----- Data lines

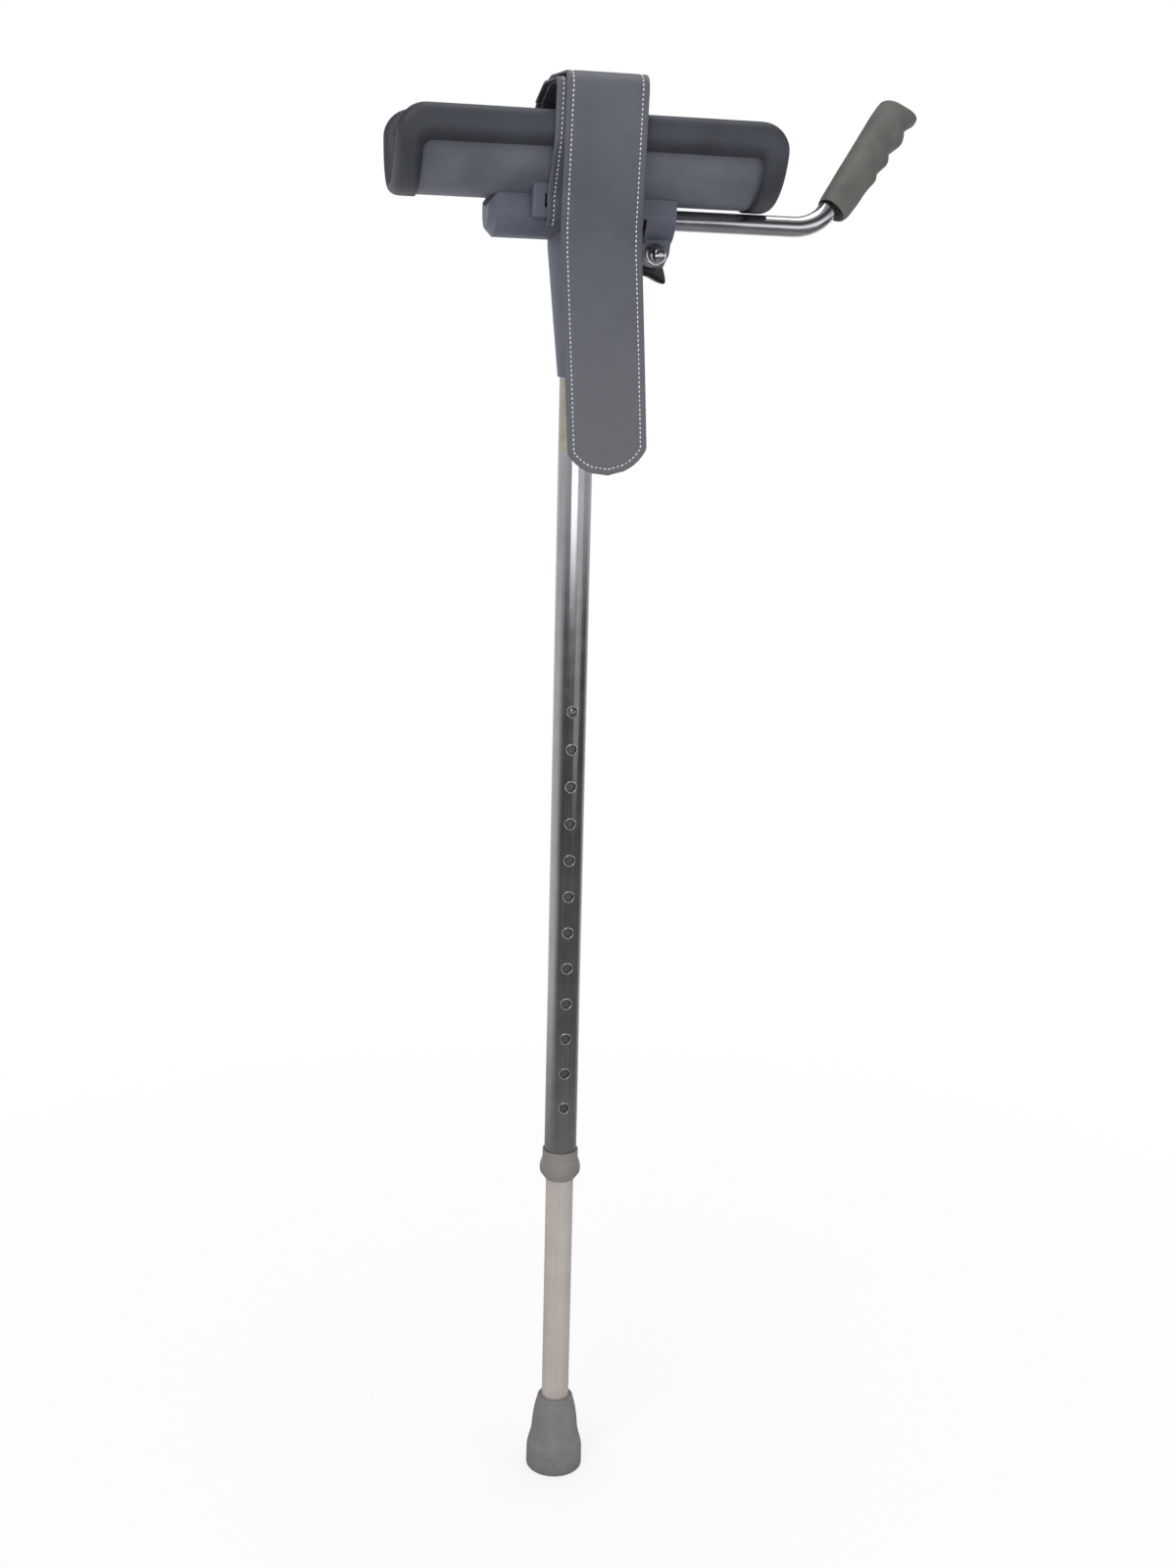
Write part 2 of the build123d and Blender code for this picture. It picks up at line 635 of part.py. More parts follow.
# Distance from the mouth, then the reach to the palm side, the reach to the finger side and the half width
grip_stations = ((0, 9.0, 8.8, 8.8), (10, 9.7, 10.2, 9.8), (20, 10.4, 10.7, 10.6), (29, 11.0, 10.5, 11.2),
                 (37.5, 11.6, 11.7, 11.7), (42.5, 11.9, 10.0, 11.9), (52.6, 12.5, 11.8, 12.3),
                 (58.5, 12.9, 9.4, 12.4), (69, 13.4, 12.2, 12.8), (77, 13.7, 9.2, 12.8),
                 (85, 13.7, 10.9, 12.9), (grip_length - 3, 13.5, 11.6, 12.9),
                 (grip_length - 0.8, 12.3, 10.4, 11.7), (grip_length, 10.3, 8.4, 9.7))
with BuildPart() as hand_grip:
    for distance, palm, fingers, half_width in grip_stations:
        with BuildSketch(grip_plane.offset(distance)):
            with Locations(((fingers - palm) / 2, 0)):
                Ellipse((fingers + palm) / 2, half_width)
    loft()
    with BuildSketch(grip_plane):
        Circle(rod_radius + tube_fit_gap)
    extrude(amount=grip_length - rod_short_of_grip_end + soft_gap, mode=Mode.SUBTRACT)


def strap_end(side):
    """Points of a strap's end, from the rim down round the keeper's bar and out through its window"""
    behind = keeper_half_width - keeper_bar_thickness - soft_gap - strap_thickness / 2
    front = keeper_half_width + soft_gap + strap_thickness / 2
    outer = front + strap_thickness + sewn_gap
    slant = atan2(strap_side - outer, strap_rim_level - strap_knee_level)
    knee = strap_knee_level + strap_thickness * tan(slant / 2)
    tail = (front + strap_tail * sin(slant), knee + strap_tail * cos(slant))
    turn = keeper_bottom - soft_gap - strap_thickness - 1.5
    crossing = keeper_bar_top + 3.0
    points = ((strap_side, strap_rim_level), (outer, strap_knee_level), (outer, turn), (behind, turn),
              (behind, crossing), (front, crossing), (front, knee), tail)
    return [(side * y, h) for y, h in points]


strap_end_radii = [15, 8, 4.1, 4.1, 1.8, 1.8, 1.2]


def strap_outline(left, width, end_level):
    """Side view of a strap that hangs to a level, leaning a little to the grip, with a rounded end"""
    lean = radians(strap_lean)
    run = (strap_break_level - end_level) / cos(lean)
    middle = left + width / 2
    shoulder = run - strap_end_depth
    tip = (middle + run * sin(lean), strap_break_level - run * cos(lean))
    ends = [(middle + shoulder * sin(lean) + side * width / 2 * cos(lean),
             strap_break_level - shoulder * cos(lean) + side * width / 2 * sin(lean)) for side in (-1, 1)]
    high = 2 * strap_top
    with BuildSketch() as outline:
        with BuildLine():
            FilletPolyline((left, high), (left, strap_break_level), ends[0], radius=80)
            ThreePointArc(ends[0], tip, ends[1])
            FilletPolyline(ends[1], (left + width, strap_break_level), (left + width, high), radius=80)
            Line((left + width, high), (left, high))
        make_face()
    return outline.sketch


long_side = strap_side + strap_thickness + 2 * tape_thickness
long_level = strap_top - strap_thickness / 2
short_level = long_level - strap_thickness - 2 * tape_thickness
hang_end_level = -strap_drop / cos(tilt)

with BuildPart() as long_strap:
    with BuildSketch(across(-2 * strap_width)):
        with BuildLine() as long_route:
            TangentArc((-long_side, strap_rim_level - 6), (-strap_hang_reach, hang_end_level), tangent=(0, -1))
            FilletPolyline((-long_side, strap_rim_level - 6), (-long_side, long_level), (0, long_level),
                           (strap_side, long_level - strap_far_drop), *strap_end(1),
                           radius=[strap_corner, 24, strap_corner] + strap_end_radii)
            offset(amount=strap_thickness / 2, side=Side.BOTH)
        make_face()
    extrude(amount=4 * strap_width)
    with BuildSketch(beside(-2 * gutter_radius)):
        add(strap_outline(long_strap_left, strap_width, hang_end_level))
    near_space = extrude(amount=strap_shift_depth - 2 * gutter_radius, mode=Mode.PRIVATE)
    with BuildSketch(head.offset(-2 * strap_top)):
        with BuildLine():
            Polyline((long_strap_left, -strap_shift_depth), (long_strap_left + strap_width, -strap_shift_depth),
                     (far_strap_left + strap_width, strap_shift_depth),
                     (far_strap_left + strap_width, 2 * gutter_radius), (far_strap_left, 2 * gutter_radius),
                     (far_strap_left, strap_shift_depth), (long_strap_left, -strap_shift_depth))
        make_face()
    far_space = extrude(amount=4 * strap_top, mode=Mode.PRIVATE)
    add(near_space + far_space, mode=Mode.INTERSECT)

with BuildPart() as short_strap:
    with BuildSketch(across(short_strap_left)):
        with BuildLine():
            FilletPolyline((short_strap_reach, short_level - short_strap_reach * strap_far_drop / strap_side),
                           (0, short_level), (-strap_side, short_level), *strap_end(-1),
                           radius=[20, strap_corner - long_side + strap_side] + strap_end_radii)
            offset(amount=strap_thickness / 2, side=Side.BOTH)
        make_face()
    extrude(amount=short_strap_width)

with BuildPart() as loop_tape:
    with BuildSketch(beside(-strap_side - strap_thickness / 2)):
        with Locations((tape_station, tape_level)):
            RectangleRounded(tape_width, tape_height, 3)
    extrude(amount=tape_thickness)

with BuildPart() as hook_tape:
    with BuildSketch(beside(-strap_side - strap_thickness / 2 - tape_thickness)):
        with Locations((tape_station, tape_level)):
            RectangleRounded(tape_width, tape_height, 3)
    extrude(amount=tape_thickness)

# Names and files
outer_tube.part.label = "outer_tube"
inner_tube.part.label = "inner_tube"
inner_tube_guide.part.label = "inner_tube_guide"
collar_bush.part.label = "collar_bush"
ferrule.part.label = "ferrule"
ferrule_washer.part.label = "ferrule_washer"
button_spring_clip.part.label = "button_spring_clip"
head_moulding.part.label = "head_moulding"
barrel_end_cap.part.label = "barrel_end_cap"
socket_rivet.part.label = "socket_rivet"
gutter_shell.part.label = "gutter_shell"
gutter_lining.part.label = "gutter_lining"
edge_roll.part.label = "edge_roll"
gutter_screws.part.label = "gutter_screws"
clamp_washers.part.label = "clamp_washers"
dome_nut.part.label = "dome_nut"
clamp_knob.part.label = "clamp_knob"
clamp_stud.part.label = "clamp_stud"
handle_rod.part.label = "handle_rod"
rod_end_plug.part.label = "rod_end_plug"
hand_grip.part.label = "hand_grip"
long_strap.part.label = "long_strap"
short_strap.part.label = "short_strap"
loop_tape.part.label = "loop_tape"
hook_tape.part.label = "hook_tape"

export_step(outer_tube.part, "parts/outer_tube.step")
export_step(inner_tube.part, "parts/inner_tube.step")
export_step(inner_tube_guide.part, "parts/inner_tube_guide.step")
export_step(collar_bush.part, "parts/collar_bush.step")
export_step(ferrule.part, "parts/ferrule.step")
export_step(ferrule_washer.part, "parts/ferrule_washer.step")
export_step(button_spring_clip.part, "parts/button_spring_clip.step")
export_step(head_moulding.part, "parts/head_moulding.step")
export_step(barrel_end_cap.part, "parts/barrel_end_cap.step")
export_step(socket_rivet.part, "parts/socket_rivet.step")
export_step(gutter_shell.part, "parts/gutter_shell.step")
export_step(gutter_lining.part, "parts/gutter_lining.step")
export_step(edge_roll.part, "parts/edge_roll.step")
export_step(gutter_screws.part, "parts/gutter_screws.step")
export_step(clamp_washers.part, "parts/clamp_washers.step")
export_step(dome_nut.part, "parts/dome_nut.step")
export_step(clamp_knob.part, "parts/clamp_knob.step")
export_step(clamp_stud.part, "parts/clamp_stud.step")
export_step(handle_rod.part, "parts/handle_rod.step")
export_step(rod_end_plug.part, "parts/rod_end_plug.step")
export_step(hand_grip.part, "parts/hand_grip.step")
export_step(long_strap.part, "parts/long_strap.step")
export_step(short_strap.part, "parts/short_strap.step")
export_step(loop_tape.part, "parts/loop_tape.step")
export_step(hook_tape.part, "parts/hook_tape.step")
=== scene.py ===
# %% [markdown]
# # A platform crutch
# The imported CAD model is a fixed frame: tubes, head, clamp and handle are already there, in metres.
# This file adds what CAD doesn't hold: soft trim and straps, stitches, finishes, light and a camera.
# It measures the model before the floor and lamps are added, and sets the floor at its lowest point.

# %% Load the frame
from math import atan2, ceil, cos, exp, pi, radians, sin, sqrt, tan

import bmesh
import bpy
from mathutils import Matrix, Vector, noise


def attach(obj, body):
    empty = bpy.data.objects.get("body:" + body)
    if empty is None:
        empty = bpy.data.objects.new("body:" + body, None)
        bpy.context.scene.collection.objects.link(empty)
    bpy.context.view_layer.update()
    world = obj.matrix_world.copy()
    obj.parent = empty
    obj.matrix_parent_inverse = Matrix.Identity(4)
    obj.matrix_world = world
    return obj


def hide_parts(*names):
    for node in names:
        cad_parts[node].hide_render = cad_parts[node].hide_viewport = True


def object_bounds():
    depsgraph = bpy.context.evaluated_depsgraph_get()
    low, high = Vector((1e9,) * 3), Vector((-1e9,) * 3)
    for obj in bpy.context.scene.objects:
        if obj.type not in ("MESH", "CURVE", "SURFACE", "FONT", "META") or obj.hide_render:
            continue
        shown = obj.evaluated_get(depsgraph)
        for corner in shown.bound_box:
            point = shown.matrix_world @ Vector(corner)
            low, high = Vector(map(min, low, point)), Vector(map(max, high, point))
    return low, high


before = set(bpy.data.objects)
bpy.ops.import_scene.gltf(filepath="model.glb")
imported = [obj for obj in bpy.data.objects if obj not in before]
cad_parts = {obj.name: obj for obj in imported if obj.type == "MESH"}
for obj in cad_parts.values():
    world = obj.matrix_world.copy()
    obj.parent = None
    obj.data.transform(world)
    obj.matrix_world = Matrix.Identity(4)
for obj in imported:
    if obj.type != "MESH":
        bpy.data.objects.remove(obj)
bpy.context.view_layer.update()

# %% [markdown]
# ## The head's own millimetres
# The gutter, the straps and the handle rod all sit square to one casting that leans 1.5 degrees on the shaft.
# Placing them one by one in world axes would spread that lean through every formula.
# So one helper takes a point along, across and up from the handle rod's axis and gives the frame's metres.

# %% Points given from the handle rod's axis
HEAD_TILT = radians(1.5)
ROD_BELOW_REST = 17.306


def head_point(along, depth, up):
    """Frame metres of a point in the head's millimetres: along the rod, away from the viewer, up."""
    lean, rise = cos(HEAD_TILT), sin(HEAD_TILT)
    return Vector((along * lean + up * rise, depth, up * lean - along * rise - ROD_BELOW_REST)) / 1000


print("rod axis over the shaft", head_point(0, 0, 0))

# %% [markdown]
# ## Camera
# The photograph was taken from in front of the holes, a little above the gutter, looking down.
# The hole spacing of one inch gave the distance, and the leaning verticals gave the downward angle.
# The lens is set by the picture's height, so a different width of render keeps the same view.

# %% Camera
camera_data = bpy.data.cameras.new("photo_camera")
camera_data.sensor_fit = "VERTICAL"
camera_data.sensor_height = 24.0
camera_data.lens = 24.0 * 2141 / 1600
camera_data.shift_x = 20.27 / 1600
camera = bpy.data.objects.new("photo_camera", camera_data)
bpy.context.scene.collection.objects.link(camera)
view_turn = Matrix.Rotation(radians(-10.5), 4, "Z") @ Matrix.Rotation(radians(90 - 14.66), 4, "X")
camera.matrix_world = Matrix.Translation((-0.2462, -1.3284, -0.0287)) @ view_turn @ Matrix.Rotation(0.0217, 4, "Z")
bpy.context.scene.camera = camera
bpy.context.scene.view_settings.view_transform = "Standard"
print("lens", round(camera_data.lens, 2), "mm")

# %% [markdown]
# ## One way to add a node
# Shaders and Geometry Nodes are both graphs, and writing them out takes three steps for each node.
# One helper makes the node, sets what is constant and links what comes from another node.

# %% Node and colour helpers


def add_node(tree, kind, inputs=None, **settings):
    """Adds a node with its settings; each input gets a value or another node's socket."""
    made = tree.nodes.new(kind)
    for name, value in settings.items():
        setattr(made, name, value)
    for name, value in (inputs or {}).items():
        if isinstance(value, bpy.types.NodeSocket):
            tree.links.new(value, made.inputs[name])
        else:
            made.inputs[name].default_value = value
    return made


def linear(hex_colour, alpha=1.0):
    """Linear colour of an sRGB hex value such as 5a5f6b."""
    parts = [int(hex_colour[n:n + 2], 16) / 255 for n in (0, 2, 4)]
    return [c / 12.92 if c <= 0.04045 else ((c + 0.055) / 1.055) ** 2.4 for c in parts] + [alpha]


print("mid grey in linear light", round(linear("808080")[0], 3))

# %% [markdown]
# ## Studio
# The object was shot against white, with soft light from above and the left.
# The white comes from what camera and glossy rays see, not from brighter lamps, so greys stay as written.
# A shaft seen from above mirrors the floor in front of it, not the room, so the floor is shaded by place.
# Close by it is dim, then dark in front, and white far off and behind, which draws the edges of tube and rod.
# One low strip lamp beside the camera gives the bright line along the rod and the highlight high on the tube.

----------

The exercise |
Set down each line of the material verbatim, from the first line through the line that contains "extrude(amount=grip_length - rod_short_of_grip_end".

Result of the task |
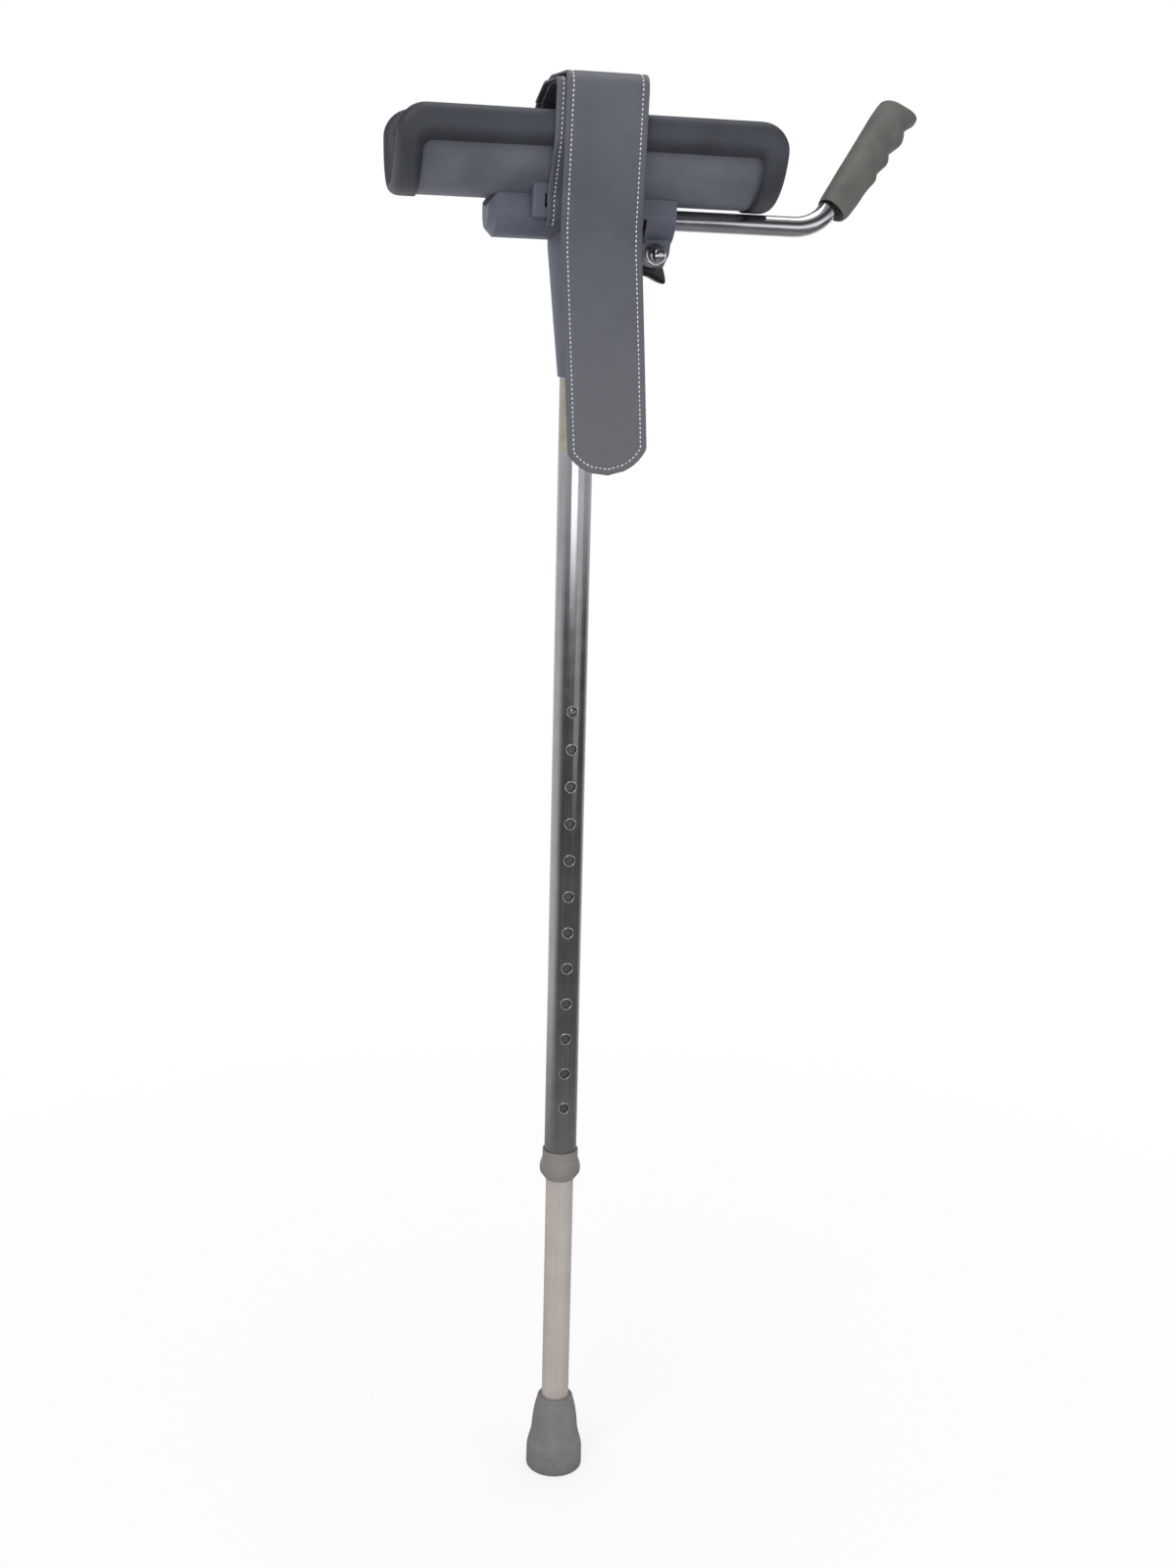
Write part 2 of the build123d and Blender code for this picture. It picks up at line 635 of part.py. More parts follow.
# Distance from the mouth, then the reach to the palm side, the reach to the finger side and the half width
grip_stations = ((0, 9.0, 8.8, 8.8), (10, 9.7, 10.2, 9.8), (20, 10.4, 10.7, 10.6), (29, 11.0, 10.5, 11.2),
                 (37.5, 11.6, 11.7, 11.7), (42.5, 11.9, 10.0, 11.9), (52.6, 12.5, 11.8, 12.3),
                 (58.5, 12.9, 9.4, 12.4), (69, 13.4, 12.2, 12.8), (77, 13.7, 9.2, 12.8),
                 (85, 13.7, 10.9, 12.9), (grip_length - 3, 13.5, 11.6, 12.9),
                 (grip_length - 0.8, 12.3, 10.4, 11.7), (grip_length, 10.3, 8.4, 9.7))
with BuildPart() as hand_grip:
    for distance, palm, fingers, half_width in grip_stations:
        with BuildSketch(grip_plane.offset(distance)):
            with Locations(((fingers - palm) / 2, 0)):
                Ellipse((fingers + palm) / 2, half_width)
    loft()
    with BuildSketch(grip_plane):
        Circle(rod_radius + tube_fit_gap)
    extrude(amount=grip_length - rod_short_of_grip_end + soft_gap, mode=Mode.SUBTRACT)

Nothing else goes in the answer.